▸ **DATASET SECTION**
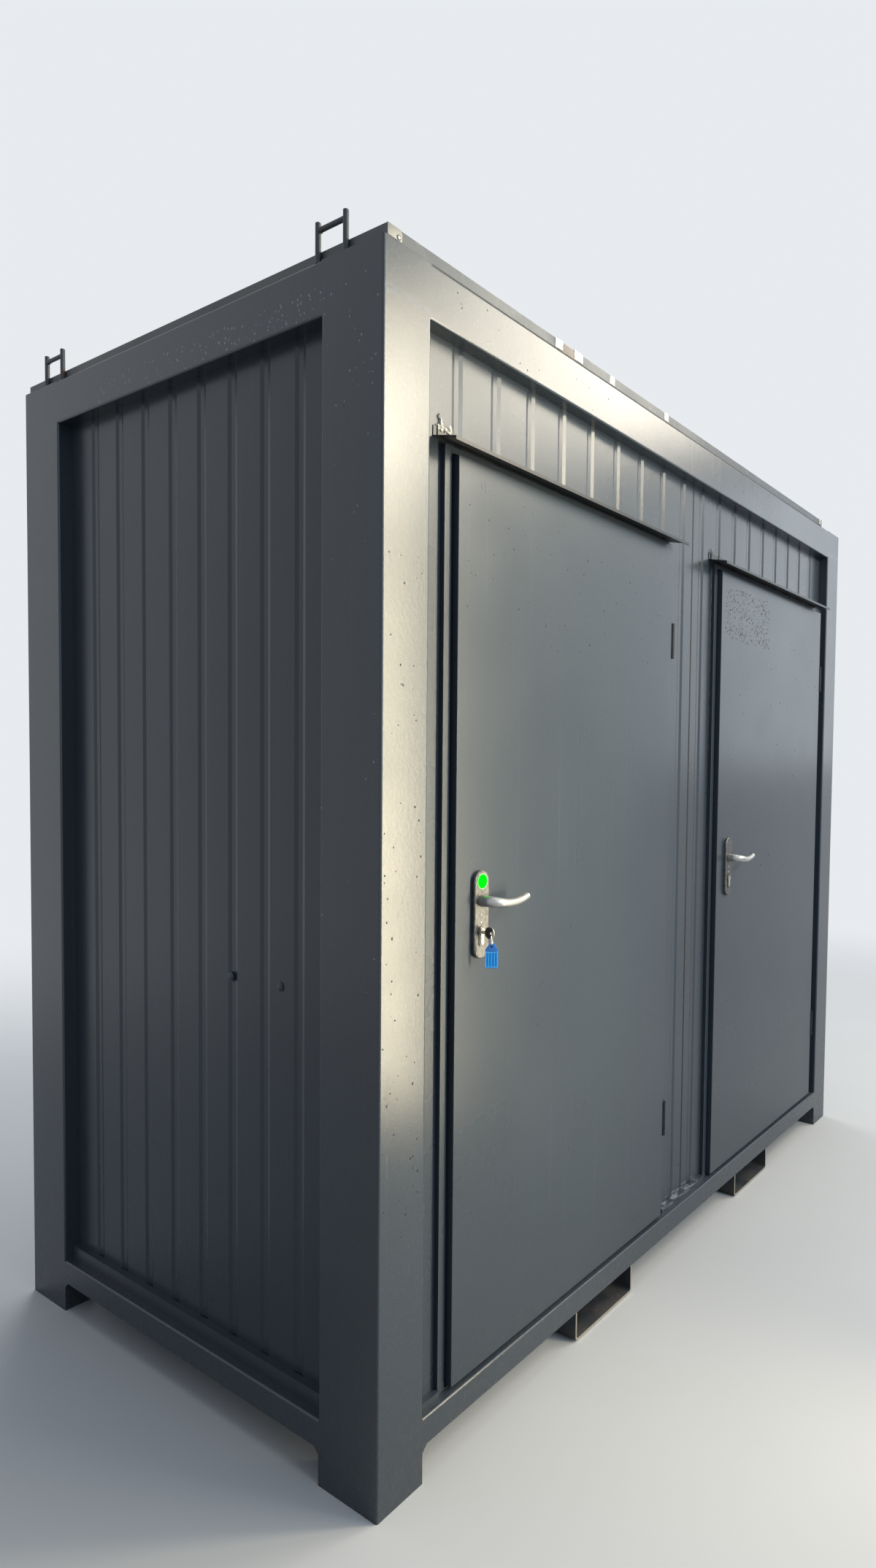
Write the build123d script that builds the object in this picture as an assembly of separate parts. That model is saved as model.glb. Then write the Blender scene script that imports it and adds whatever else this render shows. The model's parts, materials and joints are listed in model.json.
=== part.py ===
from build123d import *
import os

# Portable site cabin with two outward-opening doors, in millimetres.
# While it is modelled, x runs along the front from its left end, y runs from the front face
# to the back, and z is the height above the ground. The save function at the end moves every
# piece so that the origin is on the ground at the middle of the plan, lever handles included.

# Steel frame: corner posts, rails and feet
length = 2740.0
depth = 1440.0
height = 2600.0
post_front_face = 134.0
post_end_face = 181.0
section_wall = 4.0
bend_radius = 5.0
foot_plate = 6.0
top_rail_height = 113.0
ground_clearance = 83.0
bottom_rail_height = 62.0
rail_gusset = 14.0

# Cladding panels, set back from the frame's outer faces
recess = 38.0
wall_thickness = 50.0
groove_width = 36.0
groove_floor = 14.0
groove_depth = 3.0
end_first_groove = 112.5
end_groove_pitch = 120.4
back_groove_pitch = 130.0
left_sheet_first_groove = 124.5
left_sheet_pitch = 134.0
right_sheet_first_groove = 61.5
right_sheet_pitch = 127.0
flashing_sheet = 2.0
flashing_projection = 17.0
end_flashing_height = 38.0
front_flashing_height = 12.0

# Doorways: a frame stands proud of the cladding, and the leaf stands proud of the frame.
# A filler closes the gap between the right doorway's frame and its post
left_strip = 74.0
middle_strip = 300.0
right_filler = 16.0
sheet_joint_from_frame = 156.0
over_door = 224.0
leaf_inset = 10.0
leaf_thickness = 44.0
leaf_edge_radius = 1.5
leaf_lift = 9.0
door_gap = 6.0
jamb_face = 22.0
head_face = 14.0
stop_clearance = 5.0
stop_overlap = 12.0

# Drip canopy above each door
canopy_projection = 30.0
canopy_fall = 13.0
canopy_sheet = 2.0
canopy_rise = 9.0
canopy_flange = 24.0
canopy_lip = 8.0
canopy_left_overhang = 55.0
canopy_right_overhang = 28.0
canopy_from_post = 46.0

# Hinges, two to a door
hinge_length = 107.0
hinge_from_bottom = 308.0
hinge_from_top = 281.0
barrel_radius = 7.5
hinge_pin_radius = 4.0
running_clearance = 0.05
knuckle_gap = 0.5
wing_thickness = 3.0
wing_width = 26.0
wing_clearance = 2.5
web_thickness = 6.0

# Lever handles and locks
backset = 80.0
handle_height = 1073.0
plate_width = 50.0
plate_length = 203.0
plate_thickness = 10.0
plate_edge_chamfer = 2.0
spindle_above_centre = 32.0
lock_centres = 72.0
neck_radius = 9.5
lever_clearance = 0.5
spindle_side = 8.0
spindle_hole_radius = 12.0
lever_root_radius = 14.0
lever_radius = 11.0
lever_tip_radius = 8.5
lever_bend_radius = 26.0
lever_length = 128.0
lever_reach = 62.0
lever_bow = 7.0
lever_dip = 9.0
lever_tip_rise = 2.0
lever_end_chamfer = 3.0
lock_barrel_radius = 8.5
lock_body_width = 10.0
lock_drop = 24.5
lock_proud = 3.0
lock_clearance = 0.3
collar_width = 5.0
collar_height = 2.0
indicator_radius = 18.5
indicator_height = 1.2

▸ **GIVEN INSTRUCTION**
Each line of the listing above should be output exactly.

▸ **FINAL RESULT**
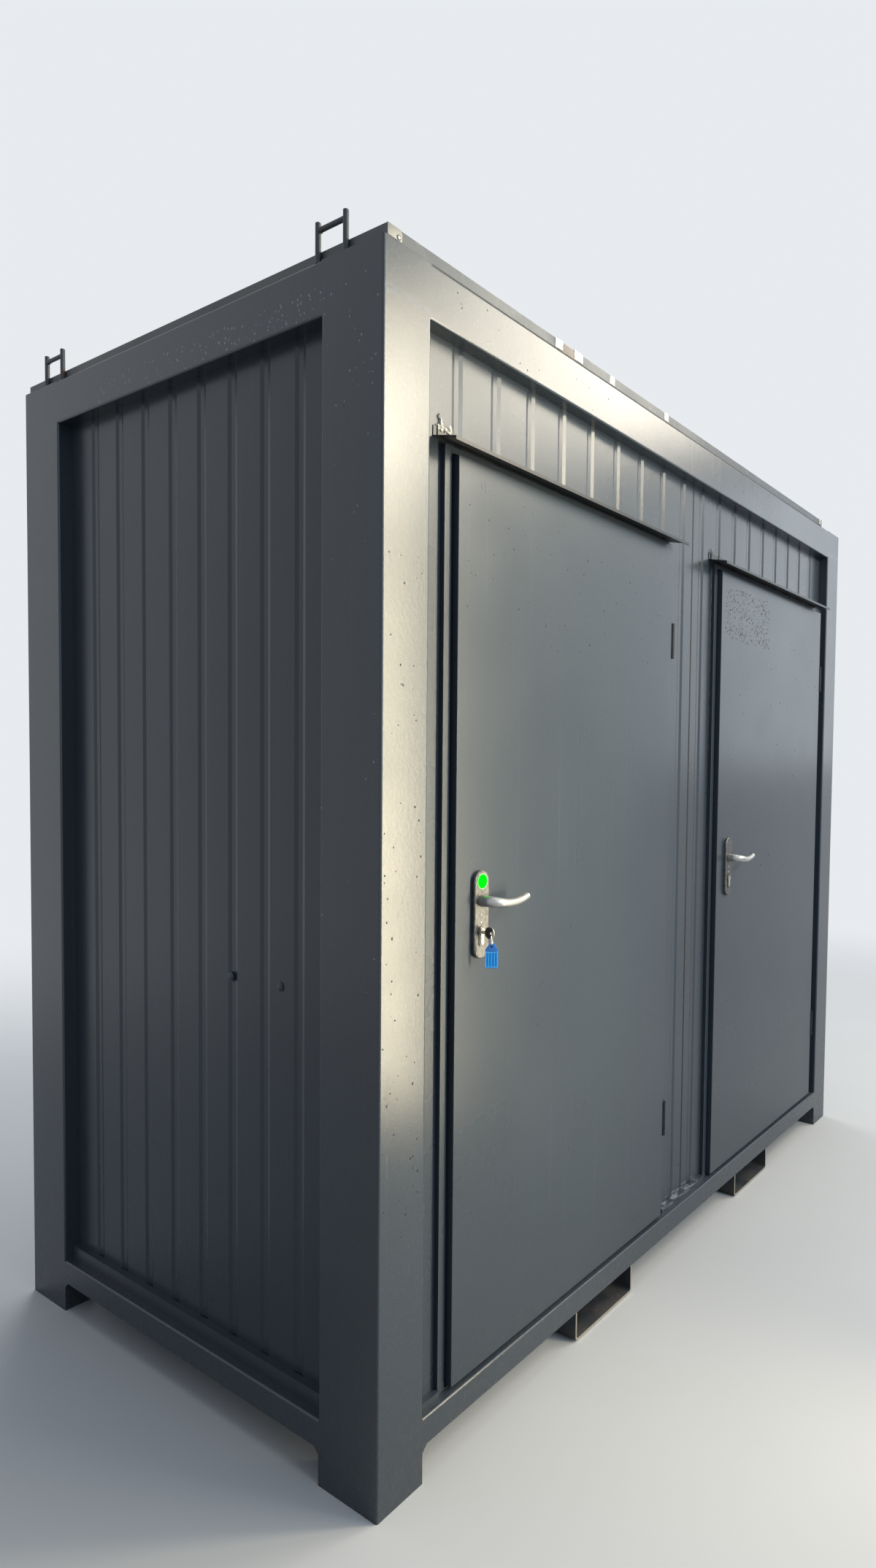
Write the build123d script that builds the object in this picture as an assembly of separate parts. That model is saved as model.glb. Then write the Blender scene script that imports it and adds whatever else this render shows. The model's parts, materials and joints are listed in model.json.
=== part.py ===
from build123d import *
import os

# Portable site cabin with two outward-opening doors, in millimetres.
# While it is modelled, x runs along the front from its left end, y runs from the front face
# to the back, and z is the height above the ground. The save function at the end moves every
# piece so that the origin is on the ground at the middle of the plan, lever handles included.

# Steel frame: corner posts, rails and feet
length = 2740.0
depth = 1440.0
height = 2600.0
post_front_face = 134.0
post_end_face = 181.0
section_wall = 4.0
bend_radius = 5.0
foot_plate = 6.0
top_rail_height = 113.0
ground_clearance = 83.0
bottom_rail_height = 62.0
rail_gusset = 14.0

# Cladding panels, set back from the frame's outer faces
recess = 38.0
wall_thickness = 50.0
groove_width = 36.0
groove_floor = 14.0
groove_depth = 3.0
end_first_groove = 112.5
end_groove_pitch = 120.4
back_groove_pitch = 130.0
left_sheet_first_groove = 124.5
left_sheet_pitch = 134.0
right_sheet_first_groove = 61.5
right_sheet_pitch = 127.0
flashing_sheet = 2.0
flashing_projection = 17.0
end_flashing_height = 38.0
front_flashing_height = 12.0

# Doorways: a frame stands proud of the cladding, and the leaf stands proud of the frame.
# A filler closes the gap between the right doorway's frame and its post
left_strip = 74.0
middle_strip = 300.0
right_filler = 16.0
sheet_joint_from_frame = 156.0
over_door = 224.0
leaf_inset = 10.0
leaf_thickness = 44.0
leaf_edge_radius = 1.5
leaf_lift = 9.0
door_gap = 6.0
jamb_face = 22.0
head_face = 14.0
stop_clearance = 5.0
stop_overlap = 12.0

# Drip canopy above each door
canopy_projection = 30.0
canopy_fall = 13.0
canopy_sheet = 2.0
canopy_rise = 9.0
canopy_flange = 24.0
canopy_lip = 8.0
canopy_left_overhang = 55.0
canopy_right_overhang = 28.0
canopy_from_post = 46.0

# Hinges, two to a door
hinge_length = 107.0
hinge_from_bottom = 308.0
hinge_from_top = 281.0
barrel_radius = 7.5
hinge_pin_radius = 4.0
running_clearance = 0.05
knuckle_gap = 0.5
wing_thickness = 3.0
wing_width = 26.0
wing_clearance = 2.5
web_thickness = 6.0

# Lever handles and locks
backset = 80.0
handle_height = 1073.0
plate_width = 50.0
plate_length = 203.0
plate_thickness = 10.0
plate_edge_chamfer = 2.0
spindle_above_centre = 32.0
lock_centres = 72.0
neck_radius = 9.5
lever_clearance = 0.5
spindle_side = 8.0
spindle_hole_radius = 12.0
lever_root_radius = 14.0
lever_radius = 11.0
lever_tip_radius = 8.5
lever_bend_radius = 26.0
lever_length = 128.0
lever_reach = 62.0
lever_bow = 7.0
lever_dip = 9.0
lever_tip_rise = 2.0
lever_end_chamfer = 3.0
lock_barrel_radius = 8.5
lock_body_width = 10.0
lock_drop = 24.5
lock_proud = 3.0
lock_clearance = 0.3
collar_width = 5.0
collar_height = 2.0
indicator_radius = 18.5
indicator_height = 1.2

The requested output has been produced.